> [WHAT THIS TASK INVOLVES]:
Only the lines starting at the one with "for name, solids" and ending at the one with "zip(*points))), Vector(map(max, zip(*points)))" should be copied, exactly and with both ends kept.

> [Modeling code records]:

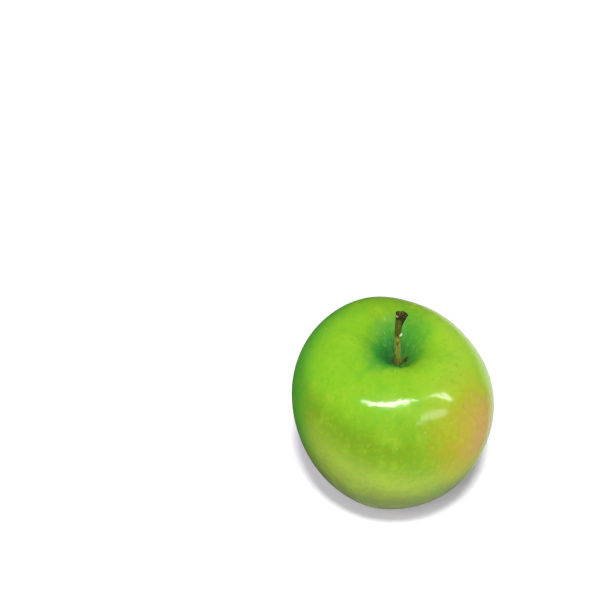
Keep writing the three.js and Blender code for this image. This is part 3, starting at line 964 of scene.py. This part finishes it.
class APPLE_OT_grow_stem(Operator):
    """Grows the woody stem with its grooves, its bud scar, its cut end and the bracts at its foot"""

    bl_idname = "apple.grow_stem"
    bl_label = "Stem"

    BUD_SHARE = 0.65  # of the length above the fruit
    BUD_ANGLE = math.radians(-32)
    BUD_LENGTH = 0.72 * MM
    BUD_WIDTH = 0.62  # as an angle round the stem
    BUD_HEIGHT = 0.6 * MM
    BUD_EDGE = 0.28  # share of the bud's height above which it is scar
    # The side of the upper stem that is painted in shade.
    DARK_SIDE = math.radians(-25)
    GLINT_SIDE = math.radians(190)  # where a glint is painted on the rim
    CAP_ROWS = 16
    RIM_SHARE = 0.3  # of the way in from the rim to the middle
    RIM_ROUNDING = 0.16 * MM
    DISH_DEPTH = 0.34 * MM
    PITH_HEIGHT = 0.3 * MM
    CUT_ROUGHNESS = 0.09 * MM
    # Tones that the bark's material turns into its dark, plain, wood and pale colours.
    DARK_TONE, PLAIN_TONE, WOOD_TONE, BARE_TONE, SCAR_TONE = 0.1, 0.5, 0.75, 0.9, 1.0
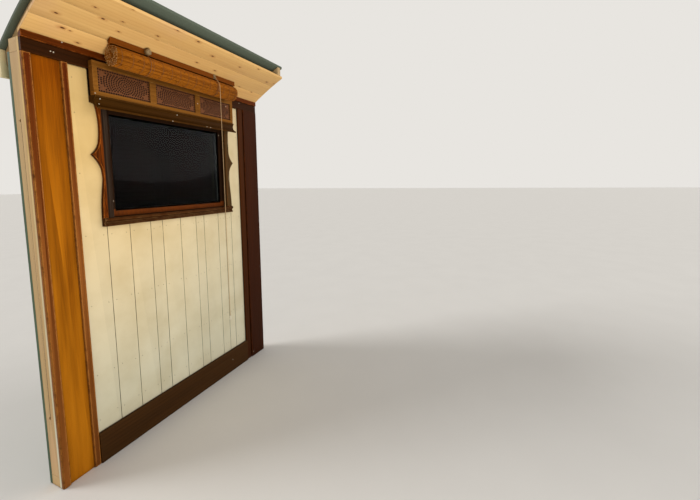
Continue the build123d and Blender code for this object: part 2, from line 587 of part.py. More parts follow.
def blind():
    """Batten under the ceiling, the rolled mat, its knob and its eye, and the cords that lift it."""
    front = BATTEN_BACK + BATTEN_T
    back_top = roof_height(CEILING_RADIUS - ROOF_SEAT, BATTEN_BACK)
    front_top = roof_height(CEILING_RADIUS - ROOF_SEAT, front)
    batten = [(BATTEN_BACK, BATTEN_FOOT), (front, BATTEN_FOOT), (front, front_top), (BATTEN_BACK, back_top)]
    save("blind_batten", section(batten, -BATTEN_HALF, BATTEN_HALF))

    roll = Pos(0, Y_IN - ROLL_PROUD, ROLL_Z) * Rot(0, 90, 0) * Cylinder(ROLL_RADIUS, 2 * ROLL_HALF)
    top = (BATTEN_BACK - ROOF_SEAT, BATTEN_FOOT + MAT_TOP)
    low = tangent_point(top, ROLL_RADIUS, 1)
    inward = tangent_point((top[0], top[1] - MAT_T), ROLL_RADIUS - MAT_T, 1)
    mat = section([top, low, inward, (top[0], top[1] - 2 * MAT_T)], -ROLL_HALF, ROLL_HALF)
    save("blind_roll", roll + mat)

    eye_proud = front + CLIP_T + EYE_RADIUS
    eye_z = BATTEN_FOOT + CLIP_HEIGHT / 2 - EYE_RADIUS
    plates = [block(x - CLIP_WIDTH / 2, x + CLIP_WIDTH / 2, front, front + CLIP_T, BATTEN_FOOT,
                    BATTEN_FOOT + CLIP_HEIGHT) for x in (-CLIP_X, CLIP_X)]
    eye = Pos(CLIP_X, Y_IN - eye_proud, eye_z) * Rot(0, 90, 0) * Torus(EYE_RADIUS, EYE_WIRE)
    knob = Rot(90, 0, 0) * Cylinder(KNOB_RADIUS, KNOB_T)
    knob = chamfer(knob.edges().group_by(Axis.Y)[0], KNOB_EDGE)
    knob_proud = front + CLIP_T + KNOB_T / 2
    knob = Pos(-CLIP_X, Y_IN - knob_proud, BATTEN_FOOT + KNOB_RISE) * knob
    save("blind_clips", plates[0] + knob, plates[1] + eye)

    wrap = ROLL_RADIUS + LOOP_CORD_R + CORD_SEAT
    start = (eye_proud, eye_z - EYE_RADIUS - EYE_WIRE - LOOP_CORD_R)
    touch_front = tangent_point(start, wrap, -1)
    end = (BATTEN_BACK - MAT_T - LOOP_END[0], BATTEN_FOOT + LOOP_END[1])
    touch_back = tangent_point(end, wrap, 1)
    bottom = (ROLL_PROUD, ROLL_Z - wrap)
    loops = []
    for x in (-CLIP_X - LOOP_SHIFT, CLIP_X - LOOP_SHIFT):
        plane = Plane.YZ.offset(x)
        points = [plane.from_local_coords(Vector(*p)) for p in
                  wall_points([start, touch_front, bottom, touch_back, end])]
        path = Wire([Edge.make_line(points[0], points[1]),
                     Edge.make_three_point_arc(points[1], points[2], points[3]),
                     Edge.make_line(points[3], points[4])])
        ring = Plane(origin=points[0], z_dir=points[1] - points[0]) * Circle(LOOP_CORD_R)
        loops.append(sweep(ring, path=path))
    save("lift_loops", *loops)

    cord_x = CLIP_X
    hang = ROLL_PROUD + ROLL_RADIUS + CORD_CLEAR
    bend = (hang, ROLL_Z + CORD_BEND)
    reach = math.hypot(bend[0] - eye_proud, bend[1] - eye_z)
    share = (EYE_RADIUS + EYE_WIRE + CORD_SEAT) / reach
    start = (eye_proud + share * (bend[0] - eye_proud), eye_z + share * (bend[1] - eye_z))
    points = [(cord_x, Y_IN - proud, z) for proud, z in (start, bend, (hang, ACORN_TOP))]
    radii = bend_radii(points)
    print("pull cord radii", [round(r, 1) for r in radii])
    line = FilletPolyline(*points, radius=radii)
    start_dir = Vector(*points[1]) - Vector(*points[0])
    tube = sweep(Plane(origin=points[0], z_dir=start_dir) * Circle(PULL_CORD_R), path=line.wire())
    print("pull cord length", round(line.length, 1), "volume share",
          round(tube.volume / (math.pi * PULL_CORD_R ** 2 * line.length), 4))
    save("pull_cord", tube)

    r, h = ACORN_RADIUS, ACORN_HEIGHT
    profile = [(0, 0), (r * 0.35, 0), (r * 0.8, h * 0.16), (r, h * 0.42), (r * 0.96, h * 0.55), (r, h * 0.58),
               (r, h * 0.68), (r * 0.7, h * 0.84), (r * 0.38, h * 0.92), (r * 0.38, h), (0, h)]
    face = Plane.XZ * make_face(Polyline(*profile, close=True))
    acorn = revolve(face, axis=Axis.Z)
    save("cord_acorn", Pos(cord_x, Y_IN - hang, ACORN_TOP - h) * acorn)


def bend_radii(points):
    """Radius at each inner point: 0.45 of its shorter run over the tangent of half its turn."""
    radii = []
    for before, here, after in zip(points, points[1:], points[2:]):
        a = Vector(*here) - Vector(*before)
        b = Vector(*after) - Vector(*here)
        turn = math.radians(a.get_angle(b))
        radii.append(0.45 * min(a.length, b.length) / math.tan(turn / 2))
    return radii


def outside_trim():
    """Casing of three boards, sloping sill and drip mould on the outer boards."""
    near = -WALL_THICKNESS - CASING_OUT_T
    gap = JOINT_GAP / 2
    reach = OPEN_HALF + CASING_OUT_REACH
    sides = [block(x0, x0 + CASING_OUT_REACH, near, -WALL_THICKNESS, OUT_SILL_TOP, OPEN_TOP - gap)
             for x0 in (-reach, OPEN_HALF)]
    head = block(-reach, reach, near, -WALL_THICKNESS, OPEN_TOP, CASING_OUT_TOP)
    save("outer_casing", *sides, head)
    out = OPEN_HALF + OUT_TRIM_REACH
    tip = -WALL_THICKNESS - OUT_TRIM_PROUD
    throat = [tip + THROAT_WIDTH, tip + 2 * THROAT_WIDTH]
    foot, throat_top = OUT_SILL_FOOT, OUT_SILL_FOOT + THROAT_DEPTH
    sill = [(-WALL_THICKNESS, foot), (-WALL_THICKNESS, OUT_SILL_TOP), (near, OUT_SILL_TOP),
            (tip, OUT_SILL_TOP - OUT_SILL_SLOPE), (tip, foot), (throat[0], foot), (throat[0], throat_top),
            (throat[1], throat_top), (throat[1], foot)]
    save("outer_sill", section(sill, -out, out))
    foot, throat_top = CASING_OUT_TOP, CASING_OUT_TOP + THROAT_DEPTH
    top = foot + DRIP_HEIGHT
    drip = [(-WALL_THICKNESS, foot), (-WALL_THICKNESS, top), (-WALL_THICKNESS - DRIP_TOP_DEPTH, top),
            (tip, foot + DRIP_NOSE), (tip, foot), (throat[0], foot), (throat[0], throat_top),
            (throat[1], throat_top), (throat[1], foot)]
    save("drip_mould", section(drip, -out, out))


def shutters():
    """A pair of louvred shutters, each hung by two straps on two pintles."""
    y_near = Y_OUT + CASING_OUT_T + SHUTTER_CLEARANCE
    y_far = y_near + SHUTTER_T
    edge = OPEN_HALF + SHUTTER_REACH
    meet = SHUTTER_CLEARANCE / 2

    def slab(x0, x1, y0, y1, z0, z1):
        return Pos((x0 + x1) / 2, (y0 + y1) / 2, (z0 + z1) / 2) * Box(x1 - x0, y1 - y0, z1 - z0)

    gap = JOINT_GAP / 2
    inner, outer = meet + SHUTTER_STILE, edge - SHUTTER_STILE
    bars = [slab(meet, inner, y_near, y_far, SHUTTER_BOTTOM, SHUTTER_TOP),
            slab(outer, edge, y_near, y_far, SHUTTER_BOTTOM, SHUTTER_TOP),
            slab(inner + gap, outer - gap, y_near, y_far, SHUTTER_BOTTOM, SHUTTER_BOTTOM + SHUTTER_RAIL),
            slab(inner + gap, outer - gap, y_near, y_far, SHUTTER_TOP - SHUTTER_RAIL, SHUTTER_TOP)]
    field_low, field_high = SHUTTER_BOTTOM + SHUTTER_RAIL, SHUTTER_TOP - SHUTTER_RAIL
    slat = slab(inner + LOUVRE_SEAT, outer - LOUVRE_SEAT, -LOUVRE_WIDTH / 2, LOUVRE_WIDTH / 2,
                -LOUVRE_T / 2, LOUVRE_T / 2)
    slat = chamfer(slat.edges().filter_by(Axis.X), LOUVRE_EDGE)
    slat = Rot(-LOUVRE_TILT, 0, 0) * slat
    half = slat.bounding_box().size.Z / 2 + LOUVRE_SEAT
    pitch = (field_high - field_low - 2 * half) / (LOUVRE_COUNT - 1)
    louvres = [Pos(0, (y_near + y_far) / 2, field_low + half + i * pitch) * slat for i in range(LOUVRE_COUNT)]

    pin_x = edge + PIN_OFFSET
    pin_y = y_far + STRAP_T - EYE_OUTER
    straps, pintles = [], []
    for z in (SHUTTER_BOTTOM + STRAP_INSET, SHUTTER_TOP - STRAP_INSET):
        low, high = z - STRAP_HEIGHT / 2, z + STRAP_HEIGHT / 2
        tip = pin_x - STRAP_LENGTH
        shoulder = tip + STRAP_POINT
        outline = [(pin_x, low), (pin_x, high), (shoulder, high - STRAP_TAPER), (tip, z),
                   (shoulder, low + STRAP_TAPER)]
        strap = extrude(Plane.XZ.offset(-y_far) * make_face(Polyline(*outline, close=True)), amount=-STRAP_T)
        eye = Pos(pin_x, pin_y, z) * Cylinder(EYE_OUTER, STRAP_HEIGHT)
        bore = Pos(pin_x, pin_y, z) * Cylinder(PIN_RADIUS + PIN_RUNNING, STRAP_HEIGHT + 2)
        straps.append(strap + eye - bore)
        plate_top = low + FOOT_PLATE_RISE
        foot = slab(pin_x - FOOT_PLATE_WIDTH / 2, pin_x + FOOT_PLATE_WIDTH / 2, Y_OUT, Y_OUT + FOOT_PLATE_T,
                    plate_top - FOOT_PLATE_HEIGHT, plate_top)
        arm_top = low - HINGE_LIFT
        arm = slab(pin_x - ARM_WIDTH / 2, pin_x + ARM_WIDTH / 2, Y_OUT + FOOT_PLATE_T, pin_y,
                   arm_top - ARM_HEIGHT, arm_top)
        boss = Pos(pin_x, pin_y, arm_top - ARM_HEIGHT / 2) * Cylinder(BOSS_RADIUS, ARM_HEIGHT)
        pin_length = ARM_HEIGHT + HINGE_LIFT + STRAP_HEIGHT + PIN_ABOVE_EYE
        pin = Pos(pin_x, pin_y, arm_top - ARM_HEIGHT + pin_length / 2) * Cylinder(PIN_RADIUS, pin_length)
        pintles.append(foot + arm + boss + pin)
    nodes = {"frame": bars, "louvres": louvres, "straps": straps}
    for name, solids in nodes.items():
        save("shutter_right_" + name, *solids)
        save("shutter_left_" + name, *[mirror(solid, about=Plane.YZ) for solid in solids])
    save("pintles_right", *pintles)
    save("pintles_left", *[mirror(solid, about=Plane.YZ) for solid in pintles])
    print("hinge axis", round(pin_x, 3), round(pin_y, 3))


os.makedirs("parts", exist_ok=True)
frame()
wall_boards()
planted_boards()
window()
surround()
pelmet()
roof()
blind()
outside_trim()
shutters()
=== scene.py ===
# %% [markdown]
# # The window bay of a living wagon
# A bay is one length of a wooden wagon's side wall. This one has the window in it: a wavy surround, a
# pierced pelmet, a rolled bamboo blind under the first ceiling boards, and louvred shutters outside.
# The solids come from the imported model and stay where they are. This notebook gives them their
# finishes, adds the fine pieces that show, and sets up the camera and the lights.

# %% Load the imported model
import math
import random

import bmesh
import bpy
from mathutils import Matrix, Vector
from mathutils.bvhtree import BVHTree


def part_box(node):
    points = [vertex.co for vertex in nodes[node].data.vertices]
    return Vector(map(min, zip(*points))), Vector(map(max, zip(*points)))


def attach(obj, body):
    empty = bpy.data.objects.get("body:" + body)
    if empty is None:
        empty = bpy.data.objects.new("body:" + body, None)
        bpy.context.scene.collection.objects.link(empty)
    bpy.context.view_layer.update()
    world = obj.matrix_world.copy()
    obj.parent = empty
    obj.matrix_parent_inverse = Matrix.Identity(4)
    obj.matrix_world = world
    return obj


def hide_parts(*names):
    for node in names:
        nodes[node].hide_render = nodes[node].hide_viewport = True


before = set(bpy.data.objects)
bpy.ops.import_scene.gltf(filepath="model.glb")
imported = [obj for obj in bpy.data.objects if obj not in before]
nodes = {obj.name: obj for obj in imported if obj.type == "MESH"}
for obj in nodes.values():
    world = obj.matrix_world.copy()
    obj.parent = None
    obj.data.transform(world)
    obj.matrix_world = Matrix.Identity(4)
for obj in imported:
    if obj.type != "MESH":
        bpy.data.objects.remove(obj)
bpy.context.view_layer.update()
print("pieces in the packed model:", len(nodes))

# %% [markdown]
# ## Camera
# The picture was taken from inside the wagon, looking along the wall, so the left end of the bay looks
# almost twice as tall as the right one. Only the same standpoint and the same direction give that
# shape, so the camera is built from its place, its three angles and its focal length. A small shift
# downwards takes in the foot of the wall.

# %% Camera
FRAME_WIDTH_PX = 700
FOCAL_PX = 345.0
SENSOR = 36.0
STANDPOINT = (-1.372, -1.6695, 1.2575)
YAW, PITCH, ROLL = [math.radians(angle) for angle in (23.388, 5.524, -0.596)]
SHIFT_DOWN_PX = 35

forward = Vector((math.cos(YAW) * math.cos(PITCH), math.sin(YAW) * math.cos(PITCH), -math.sin(PITCH)))
level = Vector((math.sin(YAW), -math.cos(YAW), 0.0))
upright = level.cross(forward)
right = math.cos(ROLL) * level + math.sin(ROLL) * upright
above = math.cos(ROLL) * upright - math.sin(ROLL) * level
camera = bpy.data.objects.new("camera", bpy.data.cameras.new("camera"))
bpy.context.scene.collection.objects.link(camera)
camera.matrix_world = Matrix.Translation(STANDPOINT) @ Matrix((right, above, -forward)).transposed().to_4x4()
camera.data.sensor_width = SENSOR
camera.data.lens = FOCAL_PX / FRAME_WIDTH_PX * SENSOR
camera.data.shift_y = -SHIFT_DOWN_PX / FRAME_WIDTH_PX
camera.data.clip_start = 0.01
bpy.context.scene.camera = camera
bpy.context.scene.view_settings.view_transform = "Standard"
print("lens in millimetres:", round(camera.data.lens, 2))

# %% [markdown]
# ## Measures shared by the pieces
# "Proud" is a distance into the room from the face of the inner boards, as a joiner would measure it
# with a rule held against the wall. One helper turns it into the frame's own coordinates.

# %% Measures
boards_low, boards_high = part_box("inner_boards")
WALL_FACE = boards_low.y
random.seed(7)


def on_wall(x, proud, z):
    """A point given by its place along the wall, its distance into the room and its height."""
    return Vector((x, WALL_FACE - proud, z))


print("face of the inner boards at y =", round(WALL_FACE, 4))

# %% [markdown]
# ## The pull cord
# A thin pale cord hangs from the right-hand eye of the blind's batten, in front of the roll, and ends in
# a small turned acorn. It hangs free, so it is a curve through few control points: the eye, the corner
# where it turns down past the roll, one point just below that corner, and the acorn. A NURBS curve of
# order 3 rounds the corner by itself. The curve's own depth is 1, so that each point's radius is the
# cord's radius in metres.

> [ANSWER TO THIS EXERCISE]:
    for name, solids in nodes.items():
        save("shutter_right_" + name, *solids)
        save("shutter_left_" + name, *[mirror(solid, about=Plane.YZ) for solid in solids])
    save("pintles_right", *pintles)
    save("pintles_left", *[mirror(solid, about=Plane.YZ) for solid in pintles])
    print("hinge axis", round(pin_x, 3), round(pin_y, 3))


os.makedirs("parts", exist_ok=True)
frame()
wall_boards()
planted_boards()
window()
surround()
pelmet()
roof()
blind()
outside_trim()
shutters()
=== scene.py ===
# %% [markdown]
# # The window bay of a living wagon
# A bay is one length of a wooden wagon's side wall. This one has the window in it: a wavy surround, a
# pierced pelmet, a rolled bamboo blind under the first ceiling boards, and louvred shutters outside.
# The solids come from the imported model and stay where they are. This notebook gives them their
# finishes, adds the fine pieces that show, and sets up the camera and the lights.

# %% Load the imported model
import math
import random

import bmesh
import bpy
from mathutils import Matrix, Vector
from mathutils.bvhtree import BVHTree


def part_box(node):
    points = [vertex.co for vertex in nodes[node].data.vertices]
    return Vector(map(min, zip(*points))), Vector(map(max, zip(*points)))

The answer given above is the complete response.